CB: Do you like the mini-series format?
EP: I like it. I really wish we had done it earlier. Because I think when we were just putting out random issues, whenever I got them done, and keeping the numbering going, everyone just thought the book was constantly late. In reality, it wasn’t late, it was just coming out whenever I got it done. I think all it did was confuse people. I really wish we’d done this format earlier. Just put the book out in increments whenever I could get them done or get to the book. I just think this is a lot better.
People react with, “Oh, the new mini-series is out. Great!” And there it is. I like working this way a lot because it allows me to put a little bit of extra effort into the issues and not be killing myself to maintain something. “All right, I have to pace myself for these four issues so that this thing gets cranked out.” Then I can go back and take my time and write the next arc and I won’t be rushing the story because I know I have to get the next one done at this point in time. I can take a little bit of extra time and polish the story a little bit more and start drawing it.
CB: Is the Goon movie still in the works?

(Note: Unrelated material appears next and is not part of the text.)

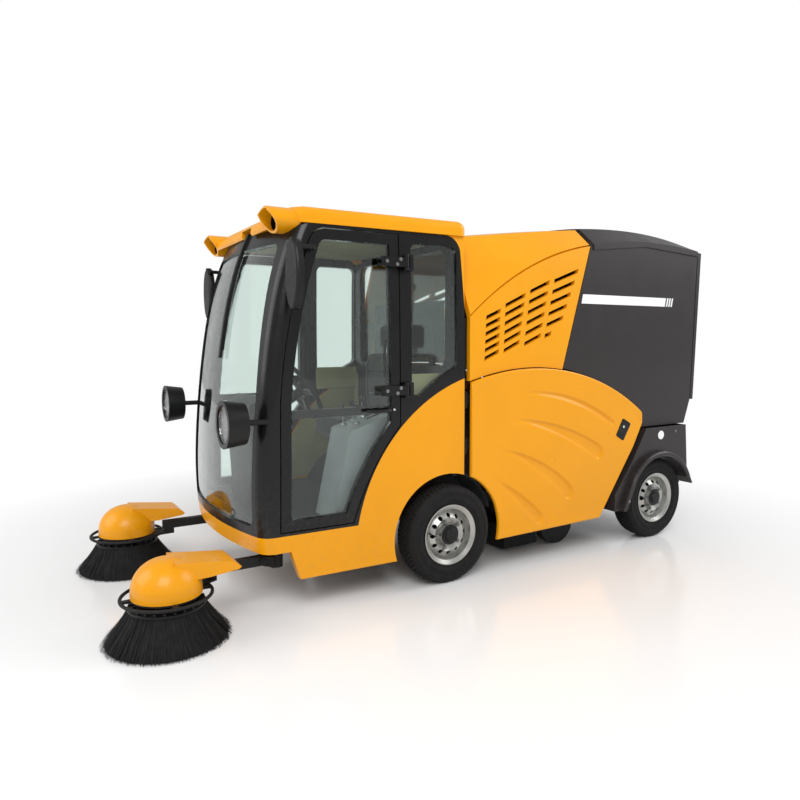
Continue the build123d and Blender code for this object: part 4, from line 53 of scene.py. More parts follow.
# ---- driving sizes, as in the CAD model
FRONT_AXLE_X = 0.18
REAR_AXLE_X = -1.53
WHEEL_Y = 0.605
AXLE_Z = 0.275
TYRE_RADIUS = 0.275
BRUSH_X = 1.678
BRUSH_Y = 0.567
MIRROR_X = 1.085
MIRROR_Y = 0.735
MIRROR_Z = 1.65
LAMP_Y = 0.622
LAMP_Z = 0.965
TAIL_LAMP_Y = 0.49
SIDE_DOOR_Y = 0.678
SIDE_DOOR_THICKNESS = 0.022
SIDE_DOOR_BACK_Y = 0.6635
SCREEN_Y = 0.612
HORN_Y = 0.508
HORN_Z = 1.93

# Rays that lay trim on CAD surfaces start clear of the machine, beside it or behind it.
OUTSIDE_Y = 1.2
BEHIND_X = -2.3


# ---- colours
def srgb(red, green, blue):
    """Linear colour of an 8-bit screen colour."""
    def linear(value):
        value /= 255
        return value / 12.92 if value <= 0.04045 else ((value + 0.055) / 1.055) ** 2.4
    return (linear(red), linear(green), linear(blue), 1.0)


YELLOW = (0.8, 0.325, 0.0, 1.0)
GRAPHITE = (0.024, 0.0203, 0.0207, 1.0)
BLACK = srgb(13, 13, 15)


# ---- materials
def add_node(tree, kind, inputs=None, **settings):
    """New shader node; inputs are values, or sockets to link."""
    made = tree.nodes.new(kind)
    for key, value in settings.items():
        setattr(made, key, value)
    for key, value in (inputs or {}).items():
        if isinstance(value, bpy.types.NodeSocket):
            tree.links.new(value, made.inputs[key])
        else:
            made.inputs[key].default_value = value
    return made


class Shader:
    """A node material with one Principled shader, built up by short calls."""

    def __init__(self, name, **settings):
        self.material = bpy.data.materials.new(name)
        self.material.use_nodes = True
        self.tree = self.material.node_tree
        self.links = self.tree.links
        self.surface = self.tree.nodes["Principled BSDF"]
        self.coords = self.node("ShaderNodeTexCoord").outputs["Object"]
        for key, value in settings.items():
            self.surface.inputs[key.replace("_", " ")].default_value = value

    def node(self, kind, inputs=None, **settings):
        return add_node(self.tree, kind, inputs, **settings)

    def noise(self, scale, detail=3.0, roughness=0.5, stretch=(1, 1, 1)):
        mapping = self.node("ShaderNodeMapping", {"Vector": self.coords, "Scale": stretch})
        inputs = {"Vector": mapping.outputs[0], "Scale": scale, "Detail": detail, "Roughness": roughness}
        return self.node("ShaderNodeTexNoise", inputs).outputs["Fac"]

    def span(self, value, low, high, from_low=0.3, from_high=0.7):
        inputs = {"Value": value, "From Min": from_low, "From Max": from_high, "To Min": low, "To Max": high}
        return self.node("ShaderNodeMapRange", inputs).outputs[0]

    def mix(self, factor, first, second):
        inputs = {"Factor": factor, 6: first, 7: second}
        return self.node("ShaderNodeMix", inputs, data_type="RGBA").outputs[2]

    def times(self, first, second):
        return self.node("ShaderNodeMath", {0: first, 1: second}, operation="MULTIPLY").outputs[0]

    def colour(self, value):
        self.links.new(value, self.surface.inputs["Base Color"])

    def roughness(self, value):
        self.links.new(value, self.surface.inputs["Roughness"])

    def bump(self, height, distance, strength=1.0):
        made = self.node("ShaderNodeBump", {"Height": height, "Distance": distance, "Strength": strength})
        previous = self.surface.inputs["Normal"].links
        if previous:
            self.links.new(previous[0].from_socket, made.inputs["Normal"])
        self.links.new(made.outputs[0], self.surface.inputs["Normal"])
        return self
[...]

EP: We’re still working on it. We’re trying to get things moving ahead. They just did the first edit of the story recently. We’ve all been taking notes and going back and forth trying to tighten all the screws. We’re pretty sure we’re just going to get one shot at this when we present this thing. It’s a hard sell to try and get animation done that’s not thoroughly aimed just for kids. We want to have this story reel be the best that we can absolutely make it. We really want to blow the socks off these guys and put it out there and try to get a studio behind it.